I hope everyone is having a great day :-)

acxz commented 3 weeks ago

I want to share @mafik 's ansi-art as it uses the font to generate "24-bit, Unicode-capable" for terminal output. See this reddit post: https://www.reddit.com/r/unixporn/comments/wgpxu3/oc_ive_been_working_on_extending_ansiart_with/

and mafik's website where he has an interactive version hosted: https://mrogalski.eu/ansi-art/ He uses JuliaMono due to the font's large support of unicode characters (the largest that I'm aware of)

It is the highest quality terminal art I've seen (excluding sixels)

hpjansson commented 3 weeks ago

That's pretty sweet! At a glance, we use the same algorithm at -w 9; MSE exhaustive search. However, ansi-art stores the font glyphs with higher fidelity (15pt -> a bit more than 10x20 with 256 gray levels vs. our 8x8 bitmap). It may be able to capture more detail that way.

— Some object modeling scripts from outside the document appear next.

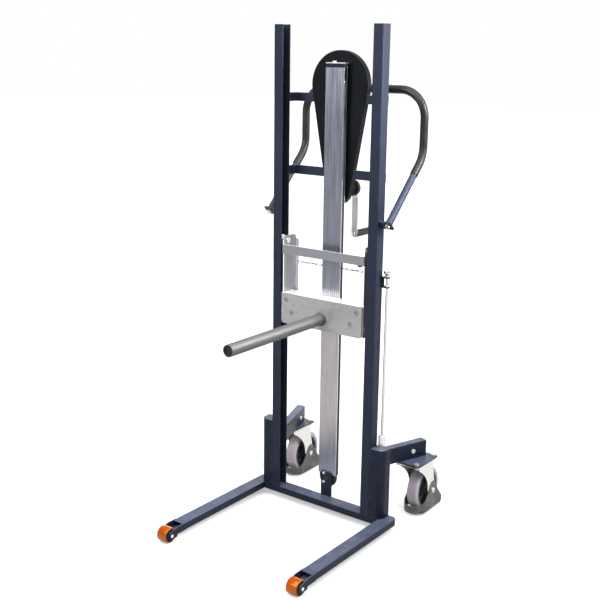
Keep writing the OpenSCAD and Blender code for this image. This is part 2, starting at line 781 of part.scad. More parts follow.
module ram_plug() {
    color("#1c1c1e") difference() {
        bar_along_y(ram_d / 2 - ram_wall, 0, ram_end_y + 1, ram_end_y + 16, ram_z);
        bar_along_y(ram_d / 2 - ram_wall - 3, 0, ram_end_y, ram_end_y + 4, ram_z);
    }
}

// Side plates of the carriage, with a rear return and a front flange behind the load plate
side_d = 78;
side_corner = 18;
return_w = 12;
upper_guide_z = side_top - 19;
lower_guide_z = load_z + 24;
guide_y = face_y + mast_d / 2;
guide_pin_d = 16;
module side_plate(side) {
    flange_x = screw_spots[1][0] - 18;
    color("#b4b7bc") on_side(side) difference() {
        union() {
            edgewise(side_x, side_out_x) translate([face_y, load_z]) {
                translate([side_d / 2, side_h / 2]) rounded(side_d, side_h, side_corner);
                square([side_d, side_h - side_corner]);
            }
            block([side_out_x - return_w - side_t, face_y + side_d - side_t, load_z],
                  [side_out_x, face_y + side_d, side_top - side_corner]);
            upright(face_y, face_y + side_t, 0) polygon([
                [side_out_x, load_z + 10], [flange_x, load_z + 24], [flange_x, load_z + 66],
                [screw_spots[0][0] - 16, load_top], [side_out_x, load_top]
            ]);
        }
        for (z = [upper_guide_z, lower_guide_z])
            bar_along_x(guide_pin_d / 2, side_x - cut, side_out_x + cut, guide_y, z);
        for (spot = screw_spots)
            bar_along_y(screw_d / 2 + bolt_gap, spot[0], face_y - cut, face_y + side_t + cut, spot[1]);
    }
}

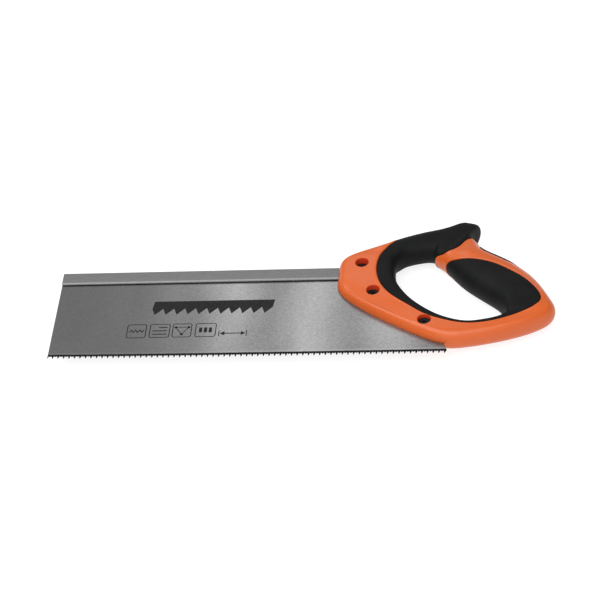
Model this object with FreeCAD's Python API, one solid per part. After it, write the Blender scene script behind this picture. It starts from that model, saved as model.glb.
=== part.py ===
import FreeCAD, Part
import math
import os

# Back saw (tenon saw) lying on its side.
# Drawing frame: x runs from the toe to the handle along the tooth tips, y from
# the tooth tips to the back, z square to the blade with 0 at its mid-plane.
# Every solid is moved at export to the row frame, whose origin is the centre of
# the lowest face of the whole saw. All lengths are millimetres.

Vector = FreeCAD.Vector

# ---- blade ------------------------------------------------------------------
BLADE_LENGTH = 300.0      # tooth line, toe to heel
BLADE_THICKNESS = 0.9
TOOTH_COUNT = 143         # about twelve teeth to the inch
TOOTH_DEPTH = 2.5
TOE_DROP = 0.95           # the tooth points lie on a shallow arc, which starts this
LINE_BOW = 1.13           # far below the x axis and sinks by this much more
BOW_X = 205.0             # half way along
TOE_X = 1.0               # the toe edge runs down to the first tooth's point
BLADE_TOP = 86.5          # top edge of the plate, inside the folded back
HEEL_CUT = (290.5, 25.0)  # the heel edge slants from the last tooth up to here
TANG_STEP_X = 226.0       # behind the back's end the plate rises for the top screw
TANG_TOP = 95.5
TANG_REAR_X = 249.0

# ---- folded steel back ------------------------------------------------------
BACK_START = TOE_X
BACK_END = 224.0
BACK_TOP = 89.7
BACK_DEPTH = 12.15
BACK_THICKNESS = 5.0
FOLD_RADIUS = 0.7         # both corners of the fold
BACK_BEAD = 0.15          # the lips' lower edges swell by this much
BEAD_HEIGHT = 1.6
BEAD_RADIUS = 1.2

# ---- handle -----------------------------------------------------------------
# Half thicknesses and shoulder widths of the handle's ring section, as
# (half thickness at the hand hole, at the outside, shoulder at the hole, outside).
CHEEK = (10.2, 9.0, 6.0, 6.0)
HORN = (11.0, 11.0, 10.5, 10.5)
TIP = (11.5, 10.5, 10.0, 9.5)
NECK = (12.5, 11.5, 9.0, 9.0)
GRIP = (14.0, 14.0, 14.0, 15.0)
HEEL = (11.0, 10.0, 6.0, 8.0)
BAR = (9.0, 9.0, 4.0, 6.5)

# Stations round the ring, from the front edge over the horn, down the grip and
# back along the lower bar: point on the hand hole, point on the outside, section.
STATIONS = [
    ((259.7, 79), (215.7, 77), CHEEK),
    ((259.6, 88), (216.1, 90.5), CHEEK),
    ((261.5, 93.2), (223, 98.9), CHEEK),
    ((265.8, 96.9), (236.6, 105.8), CHEEK),
    ((271.8, 98.8), (251.7, 113.4), HORN),
    ((279, 100.2), (267.5, 120.7), HORN),
    ((285, 100.6), (284, 126), HORN),
    ((288.4, 99.1), (299.1, 129.8), HORN),
    ((288.8, 96.9), (310.9, 134.6), TIP),
    ((291, 94.8), (317.2, 134.1), TIP),
    ((293.2, 93), (323.6, 130), TIP),
    ((295.4, 91.4), (318.3, 119.5), NECK),
    ((297.3, 88.8), (321.7, 111.8), NECK),
    ((301.4, 82.7), (326.7, 103.9), GRIP),
    ((308.4, 73.3), (337, 95.9), GRIP),
    ((317.3, 64.1), (348.7, 87.6), GRIP),
    ((326.8, 55.6), (359.6, 77.3), GRIP),
    ((335.4, 47.5), (369, 64.5), GRIP),
    ((340.8, 39.7), (376.6, 49.3), HEEL),
    ((342.5, 34.9), (379.9, 39.4), HEEL),
    ((340.7, 31.1), (375.5, 30.3), BAR),
    ((333.7, 27.4), (358.9, 20.6), BAR),
    ((324.2, 25.9), (336.9, 12.4), BAR),
    ((315, 25.4), (316.1, 7.7), BAR),
    ((304.6, 27.7), (297.6, 7.1), BAR),
    ((292.8, 33.3), (280, 14.7), BAR),
    ((281.7, 41.8), (263.4, 24.8), BAR),
    ((272.1, 51.9), (246.8, 35.9), CHEEK),
    ((264.8, 62.9), (230.1, 49), CHEEK),
    ((261.1, 71.1), (217, 63.9), CHEEK),
]

# ---- soft grip --------------------------------------------------------------
GRIP_SKIN = 2.2           # depth of the overmoulded layer
# Seam from the top of the handle down the front, along the hand hole's lower
# edge, round the grip panel and into the hand hole.
FRONT_SEAM = [
    (274, 129), (262.7, 117), (257.5, 110), (249.5, 99.7), (245.7, 87), (245.6, 77),
    (250.4, 61.7), (258.6, 50.6), (272, 39.7), (285.2, 30), (297.9, 24.4), (310, 20.9),
    (325, 20.8), (339.7, 24.4), (354.4, 31), (365.6, 37.6), (369.3, 44.6), (362.5, 57.8),
    (346.6, 71.8), (332, 80.8), (317, 84.8), (305.6, 86.4), (298.6, 88.4), (290, 91),
]
# Seam under the horn, from inside the hand hole to behind the neck.
HORN_SEAM = [
    (283, 98.6), (289.5, 96.9), (295, 95.8), (301, 96.5), (304.7, 98.5), (308, 101.4),
    (312, 107.2), (317.8, 114), (321.5, 124), (327, 127.5), (336, 128.5),
]
# Palm inlay on the back of the grip: a rounded slot seen square to the edge.
PALM_CENTRE = (338.1, 95.4)
PALM_DIRECTION = -41.0    # degrees, along the back of the grip
PALM_HALF_STRAIGHT = 9.3
PALM_RADIUS = 10.8
PALM_SKIN = 2.0
PALM_PROUD = 0.5          # the inlay stands this far out of the hard handle

# ---- saw screws -------------------------------------------------------------
SCREWS = [(233.9, 87.8), (243.7, 57.2), (283.1, 24.8)]
RECESS_RADIUS = 5.05
RECESS_FLOORS = [1.4, 2.7, 3.3]   # height of each recess floor over the mid-plane
HEAD_RADIUS = 4.8
HEAD_HEIGHT = 2.4
SHANK_RADIUS = 2.0
SLEEVE_RADIUS = 2.9
SLEEVE_HOLE_RADIUS = 3.0
SLEEVE_TOP = 1.2
SHANK_END = -1.2
SOCKET_ACROSS_FLATS = 3.0
SOCKET_DEPTH = 1.2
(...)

That said, I had a branch at one point where I experimented with 16x16 bitmaps, but didn't see enough of an improvement to justify the added complexity of multiple glyph resolutions -- and variable glyph resolution is a big performance hit, since iteration counts wouldn't be known at compile time anymore, and you couldn't fit the bitmaps into an exact multiple of CPU registers.

Maybe I'm wrong about the quality gap; I'd love to look at side-by-side comparisons using -w 9 --symbols all (preferably in a new issue).

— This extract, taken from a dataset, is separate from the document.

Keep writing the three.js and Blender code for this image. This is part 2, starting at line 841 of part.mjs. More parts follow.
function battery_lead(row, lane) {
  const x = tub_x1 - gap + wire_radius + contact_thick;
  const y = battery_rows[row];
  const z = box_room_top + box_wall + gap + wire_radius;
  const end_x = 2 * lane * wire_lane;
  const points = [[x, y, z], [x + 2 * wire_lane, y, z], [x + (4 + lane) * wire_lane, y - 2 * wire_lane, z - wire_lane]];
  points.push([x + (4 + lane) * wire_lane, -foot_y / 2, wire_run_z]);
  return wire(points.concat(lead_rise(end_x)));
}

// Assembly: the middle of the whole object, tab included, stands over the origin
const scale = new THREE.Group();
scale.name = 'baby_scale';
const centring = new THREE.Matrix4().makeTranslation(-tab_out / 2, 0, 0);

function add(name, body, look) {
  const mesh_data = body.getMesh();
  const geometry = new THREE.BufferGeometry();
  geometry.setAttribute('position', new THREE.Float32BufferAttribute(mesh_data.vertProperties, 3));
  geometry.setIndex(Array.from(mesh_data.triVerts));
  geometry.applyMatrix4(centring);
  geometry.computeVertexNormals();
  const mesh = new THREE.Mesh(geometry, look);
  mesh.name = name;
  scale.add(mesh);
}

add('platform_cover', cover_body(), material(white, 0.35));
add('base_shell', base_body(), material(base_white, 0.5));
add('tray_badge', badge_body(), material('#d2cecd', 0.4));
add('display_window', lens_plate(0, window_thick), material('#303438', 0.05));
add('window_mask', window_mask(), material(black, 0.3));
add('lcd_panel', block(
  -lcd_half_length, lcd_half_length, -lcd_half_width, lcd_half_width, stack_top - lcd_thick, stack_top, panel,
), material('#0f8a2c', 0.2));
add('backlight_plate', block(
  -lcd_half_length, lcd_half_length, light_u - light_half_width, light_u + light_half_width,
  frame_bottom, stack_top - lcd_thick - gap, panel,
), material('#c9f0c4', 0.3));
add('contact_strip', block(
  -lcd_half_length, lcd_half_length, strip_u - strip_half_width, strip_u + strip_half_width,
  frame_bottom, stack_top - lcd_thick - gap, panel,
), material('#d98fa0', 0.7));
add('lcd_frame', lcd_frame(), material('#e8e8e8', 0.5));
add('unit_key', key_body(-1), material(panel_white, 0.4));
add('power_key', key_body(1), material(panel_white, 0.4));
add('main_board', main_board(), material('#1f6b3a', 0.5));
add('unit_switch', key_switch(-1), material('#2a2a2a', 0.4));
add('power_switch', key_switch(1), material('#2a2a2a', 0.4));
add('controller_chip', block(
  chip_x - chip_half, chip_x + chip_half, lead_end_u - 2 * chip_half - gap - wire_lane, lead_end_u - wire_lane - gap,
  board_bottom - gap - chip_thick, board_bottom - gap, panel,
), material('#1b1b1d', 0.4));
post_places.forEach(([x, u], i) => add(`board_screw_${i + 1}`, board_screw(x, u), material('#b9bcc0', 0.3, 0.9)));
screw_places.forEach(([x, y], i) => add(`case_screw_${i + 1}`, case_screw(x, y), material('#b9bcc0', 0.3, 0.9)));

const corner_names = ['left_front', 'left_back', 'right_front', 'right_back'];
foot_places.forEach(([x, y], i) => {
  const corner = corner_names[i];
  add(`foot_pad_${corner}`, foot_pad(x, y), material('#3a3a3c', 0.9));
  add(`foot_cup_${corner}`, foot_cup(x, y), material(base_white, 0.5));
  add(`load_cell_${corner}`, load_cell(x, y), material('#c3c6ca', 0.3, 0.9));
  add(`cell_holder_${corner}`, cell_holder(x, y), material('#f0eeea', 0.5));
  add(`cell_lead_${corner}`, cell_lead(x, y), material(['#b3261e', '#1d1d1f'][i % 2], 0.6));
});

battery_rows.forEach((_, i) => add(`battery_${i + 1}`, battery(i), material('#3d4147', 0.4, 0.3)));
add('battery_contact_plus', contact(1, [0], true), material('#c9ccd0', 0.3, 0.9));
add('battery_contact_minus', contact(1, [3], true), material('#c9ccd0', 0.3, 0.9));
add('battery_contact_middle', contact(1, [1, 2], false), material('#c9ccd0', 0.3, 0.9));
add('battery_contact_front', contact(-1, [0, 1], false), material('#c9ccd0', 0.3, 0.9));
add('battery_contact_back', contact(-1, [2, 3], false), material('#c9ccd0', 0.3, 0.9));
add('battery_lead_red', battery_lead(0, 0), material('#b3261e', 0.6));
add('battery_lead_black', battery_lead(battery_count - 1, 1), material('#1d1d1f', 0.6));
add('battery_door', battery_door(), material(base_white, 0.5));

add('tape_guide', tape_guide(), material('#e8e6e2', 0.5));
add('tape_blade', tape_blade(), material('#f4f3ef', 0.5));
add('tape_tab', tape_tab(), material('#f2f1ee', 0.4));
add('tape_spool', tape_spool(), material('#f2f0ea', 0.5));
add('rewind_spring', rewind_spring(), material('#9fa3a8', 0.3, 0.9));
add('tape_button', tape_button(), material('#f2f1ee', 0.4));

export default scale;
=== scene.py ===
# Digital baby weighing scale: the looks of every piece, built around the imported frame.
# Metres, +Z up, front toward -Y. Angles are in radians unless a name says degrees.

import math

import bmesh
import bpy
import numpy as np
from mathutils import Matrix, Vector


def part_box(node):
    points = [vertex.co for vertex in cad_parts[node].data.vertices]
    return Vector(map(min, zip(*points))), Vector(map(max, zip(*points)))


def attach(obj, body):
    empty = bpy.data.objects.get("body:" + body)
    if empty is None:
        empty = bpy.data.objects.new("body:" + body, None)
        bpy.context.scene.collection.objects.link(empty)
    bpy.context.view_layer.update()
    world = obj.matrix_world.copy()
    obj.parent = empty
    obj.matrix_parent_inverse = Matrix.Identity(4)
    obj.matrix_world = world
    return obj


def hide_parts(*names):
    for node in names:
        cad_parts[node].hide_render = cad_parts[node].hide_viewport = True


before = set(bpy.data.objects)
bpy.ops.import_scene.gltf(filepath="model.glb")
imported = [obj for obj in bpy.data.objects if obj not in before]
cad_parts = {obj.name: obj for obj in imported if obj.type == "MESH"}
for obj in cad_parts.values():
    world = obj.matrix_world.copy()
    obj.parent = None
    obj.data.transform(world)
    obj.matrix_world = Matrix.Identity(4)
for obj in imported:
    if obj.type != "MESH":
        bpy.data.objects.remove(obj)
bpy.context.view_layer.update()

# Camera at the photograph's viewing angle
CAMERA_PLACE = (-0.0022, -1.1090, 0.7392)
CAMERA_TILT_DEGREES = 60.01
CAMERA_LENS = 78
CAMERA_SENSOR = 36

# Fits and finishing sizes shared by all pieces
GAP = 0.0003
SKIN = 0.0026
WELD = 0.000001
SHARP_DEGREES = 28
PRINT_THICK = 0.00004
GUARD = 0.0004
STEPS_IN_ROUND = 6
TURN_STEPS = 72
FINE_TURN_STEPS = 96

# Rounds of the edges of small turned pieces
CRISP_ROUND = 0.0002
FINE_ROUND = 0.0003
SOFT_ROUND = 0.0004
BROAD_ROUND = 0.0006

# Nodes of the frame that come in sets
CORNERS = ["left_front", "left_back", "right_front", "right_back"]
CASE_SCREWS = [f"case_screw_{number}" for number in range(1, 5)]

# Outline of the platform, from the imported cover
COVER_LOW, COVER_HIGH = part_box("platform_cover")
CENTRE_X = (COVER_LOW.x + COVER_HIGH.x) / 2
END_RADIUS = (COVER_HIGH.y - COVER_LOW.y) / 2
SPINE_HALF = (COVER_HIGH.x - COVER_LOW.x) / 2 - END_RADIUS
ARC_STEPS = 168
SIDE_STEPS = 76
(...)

hpjansson commented 2 weeks ago

I added support for octants in https://github.com/hpjansson/chafa/commit/c23d8bc8d49919a4c78a564298d74b3e62f3b3e6 . Haven't decided what to do about the rest yet.

Edit: Actually, I did decide to include the sedecimants and eights. Just gotta do it.

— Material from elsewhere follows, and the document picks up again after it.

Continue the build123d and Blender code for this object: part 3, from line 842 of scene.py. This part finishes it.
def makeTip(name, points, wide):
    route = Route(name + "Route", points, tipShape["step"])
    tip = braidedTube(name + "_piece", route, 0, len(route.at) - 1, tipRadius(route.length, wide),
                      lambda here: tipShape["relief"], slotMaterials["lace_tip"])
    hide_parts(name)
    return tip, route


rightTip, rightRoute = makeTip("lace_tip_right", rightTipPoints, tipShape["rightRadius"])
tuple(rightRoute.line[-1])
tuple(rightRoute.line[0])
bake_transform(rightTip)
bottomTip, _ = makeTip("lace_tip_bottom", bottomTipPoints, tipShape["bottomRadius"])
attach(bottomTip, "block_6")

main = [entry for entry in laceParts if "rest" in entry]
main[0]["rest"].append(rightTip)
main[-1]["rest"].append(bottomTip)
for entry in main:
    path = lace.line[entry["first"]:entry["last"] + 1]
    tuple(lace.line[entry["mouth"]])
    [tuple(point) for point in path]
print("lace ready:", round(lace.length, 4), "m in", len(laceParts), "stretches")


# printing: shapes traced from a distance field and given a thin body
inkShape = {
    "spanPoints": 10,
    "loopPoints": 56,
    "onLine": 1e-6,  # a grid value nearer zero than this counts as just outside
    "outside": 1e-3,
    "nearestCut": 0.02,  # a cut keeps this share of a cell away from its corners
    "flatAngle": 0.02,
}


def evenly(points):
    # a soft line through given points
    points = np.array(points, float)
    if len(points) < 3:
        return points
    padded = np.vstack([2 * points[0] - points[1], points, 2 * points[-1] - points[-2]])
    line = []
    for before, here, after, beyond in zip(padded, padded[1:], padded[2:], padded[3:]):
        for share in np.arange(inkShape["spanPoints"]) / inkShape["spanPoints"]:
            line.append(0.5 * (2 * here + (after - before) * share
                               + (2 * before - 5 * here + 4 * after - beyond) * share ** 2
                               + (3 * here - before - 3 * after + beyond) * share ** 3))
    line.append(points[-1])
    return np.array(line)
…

hpjansson commented 2 weeks ago

I went over the remaining block symbols just now and added those we were missing. Had to skip some of the sedecimants, because VTE (and thus likely other common TEs) is confused as to their halfwidth/fullwidth status.

See 2af2e04054eb25bacb013c27dd0b69a516b3969f and 52904441303f24d393aaefcf30f1838f467ec90d. I'll address multicolor glyphs in a separate issue. Thanks again!